On the thermomechanical behaviour of polymeric sheets at localized necking

Department of Mechanical and Manufacturing Engineering, University of Seville, Spain

^* Corresponding author: ajmd@us.es

Abstract

Polymeric materials are among the most widely used materials in modern industry. Their advantages, including lightweight properties, high corrosion resistance, and excellent thermal and electrical insulation, have garnered significant interest from researchers aiming to precisely determine their formability characteristics. Consequently, numerous studies in the literature focus on characterising their forming limits through necking and fracture, employing techniques derived from Digital Image Correlation (DIC), originally developed for sheet metal forming. This study proposes a less explored approach, which is based on the analysis of the temperature gradients on the surface during deformation by Digital Infrared Thermography (DIT). A series of stretching tests were conducted at room temperature on 1.5 mm thick polycarbonate sheets.
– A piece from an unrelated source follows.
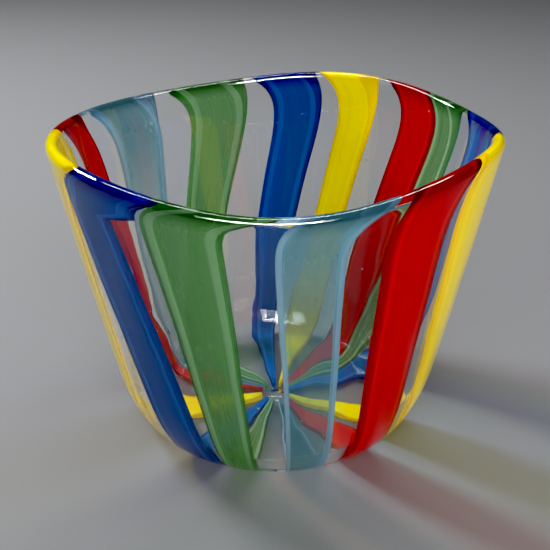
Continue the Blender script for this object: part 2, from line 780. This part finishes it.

Strain-based approaches currently established in the literature were applied to determine the onset of necking in the specimens. The thermal behaviour observed during the onset and subsequent stable propagation of necking in the polymeric sheet is evaluated. The analysis of 3D temperature profiles on the specimen surface provides insight into the heat generated by plastic deformation and the influence of heat transfer mechanisms during the necking development.